Use Financial Structure as a Tool
A MedSpa owner had clean books and a solid CPA—but was overpaying the IRS by $47,000 annually. Why? Their financial lens was focused only on the past. Once we stepped in with forward-looking strategy:
She legally hired her children
Applied the Augusta Rule to rent her home to her business
Restructured her entity to reduce self-employment tax
Result: $50,000+ in tax savings—and a plan she could stick to.
Takeaway: Don’t drive your business with just the rearview mirror. You need the windshield, too.
🎥 Watch the Full Webinar Recording
Want to hear it all straight from the source? You can now watch the full “Stop the Tariff Squeeze” webinar replay. In this session, Marina walks through each strategy in detail, shares live examples, answers real-time business owner questions, and breaks down the tools you can use immediately to protect your margins and plan with confidence.

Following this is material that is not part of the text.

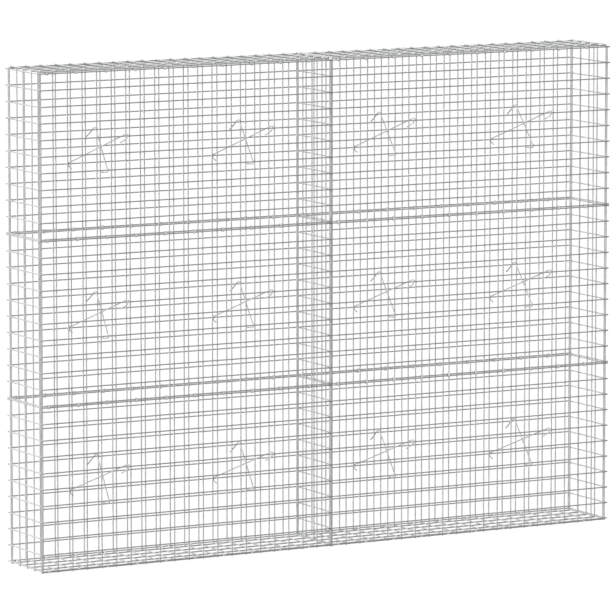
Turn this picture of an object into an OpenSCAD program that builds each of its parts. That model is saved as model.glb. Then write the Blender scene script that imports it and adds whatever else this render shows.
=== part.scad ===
// Gabion wall: an empty basket of welded wire mesh panels, two bays long and three rows
// high, with a floor, a hinged lid over each bay and hooked braces inside.
// X runs along the wall, Y from the front (-Y) to the back, Z up from the ground.
// The origin is at the middle of the wall's underside. All sizes are in millimetres.

/* [Mesh] */
// Side of one square mesh cell, between wire axes
cell = 50; // [40:1:75]
// Thickness of the mesh wire
wire_d = 4; // [3:0.5:6]
// How far the horizontal wires' free ends stand out past an end panel
tail = 2; // [0:0.5:8]

/* [Wall] */
// Cells along one bay
bay_cells = 20; // [12:1:24]
// Cells up one row
row_cells = 10; // [8:1:12]
// Cells across the wall's thickness
depth_cells = 4; // [3:1:8]
// Room between the neighbouring edge wires of two rows
row_room = 1; // [0:0.5:4]
// Room between the neighbouring edge wires of two bays
bay_room = 0; // [0:0.5:4]
// Room between a face panel's upright wires and the nearest upright wire of an end panel
side_room = 4; // [1:0.5:8]

/* [Floor and lids] */
// How much higher the front's lowest wire lies than the floor's long wires, face to face
floor_room = 1; // [0:0.5:4]
// Room between a bay's corner wires and the end wire of its floor or lid
cover_room = 1; // [0:0.5:4]

/* [Hinge rings] */
// Thickness of a ring
ring_d = 3; // [2:0.5:4]
// Room between a ring and the corners of the wires it holds
ring_clear = 0.5; // [0.4:0.1:1]
// Rings on each lid
rings = 4; // [2:1:5]

/* [Braces] */
// Thickness of a brace rod
rod_d = 4; // [3:0.5:5]
// From a brace's middle to the wire it hooks on, in whole cells
brace_rise = 1; // [1:1:3]
// Room between a rod and the top of the wire its low end hooks over
low_over = 0.5; // [0.5:0.5:3]
// Room between a rod and the top of the wire its high end hooks over
high_over = 2.5; // [1:0.5:4]
// Room between such a wire and the hook in front of it
hook_room = 4; // [2:0.5:8]
// Room between the falling rod's high hook and the upright beside it
upright_room = 0.5; // [0.5:0.5:4]

/* [Hidden] */
bay_names = ["left", "right"];
row_names = ["bottom", "middle", "top"];
bays = len(bay_names);
rows = len(row_names);

wire_r = wire_d / 2;
// Between the axes of the two layers of wires in one panel, which are welded face to face
layer = wire_d;
row_gap = wire_d + row_room;
bay_gap = wire_d + bay_room;
side_gap = wire_d + side_room;
floor_drop = wire_d + floor_room;
cover_inset = wire_d + cover_room;
bay_w = bay_cells * cell;
row_h = row_cells * cell;
end_w = depth_cells * cell;
bay_pitch = bay_w + bay_gap;
row_pitch = row_h + row_gap;
// Y of the face panels' upright wires and of their horizontal wires
face_y = end_w / 2 + side_gap;
face_out_y = face_y + layer;
// Z of the bottom row's lowest wire and of the top row's highest wire
base_z = floor_drop + wire_r;
top_z = base_z + rows * row_h + (rows - 1) * row_gap;
// X of the wall's corner wires
corner_x = (bays * bay_w + (bays - 1) * bay_gap) / 2;
partition_half = (layer + wire_d) / 2;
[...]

Real Business Wins with Strategic CFO Thinking
These aren’t just theories. Here’s what happens when business owners take action:
Manufacturer: Eliminated $37K/month in overtime by realigning schedules—saving nearly $500K annually
Remodeling business: Grew from $1M to $3.5M by focusing only on high-margin services
MedSpa owner: Saved $50K+ in taxes by leveraging legal deductions and smart structuring
Logistics company: Scaled from $4M to $22M because they were structurally and financially prepared before COVID hit
The 3-Step Framework to Profit Protection
Here’s the blueprint we walk every client through—regardless of industry or size:
Step 1: Identify Where You’re Exposed
Like a “You Are Here” map in a shopping mall, you need to know your pressure points before charting a course.
Ask:
Where are you bleeding cash?
Which vendors are at risk of raising prices?
Are your margins flexible or razor-thin?
Step 2: Build a Monthly Map
Ditch the 42-tab spreadsheet. Instead, use a 1-page snapshot:
Where you are (real numbers)
What might shift (light forecasting)
How to respond (what-if simulations)
This transforms your monthly reviews from reactive analysis into strategic decision-making.
Step 3: Use Strategy as Action
Structure your spending, legally reduce your tax liability, and make decisions based on numbers—not stress.
Use tools like:
A scoreboard: visual dashboard of cash, margins, tax exposure
A monthly action plan: clear, focused steps that adapt with your business
Simple, Legal, Underused Tax Strategies That Save Thousands
Hire your kids: Save up to $28K/year in tax deductions—perfectly legal for sole proprietors and LLCs
Use the Augusta Rule: Rent your home to your business for 14 days/year, tax-free
Restructure your entity: Moving from sole prop to S-Corp can slash your self-employment tax by thousands
You don’t need to cut harder. You need to structure smarter.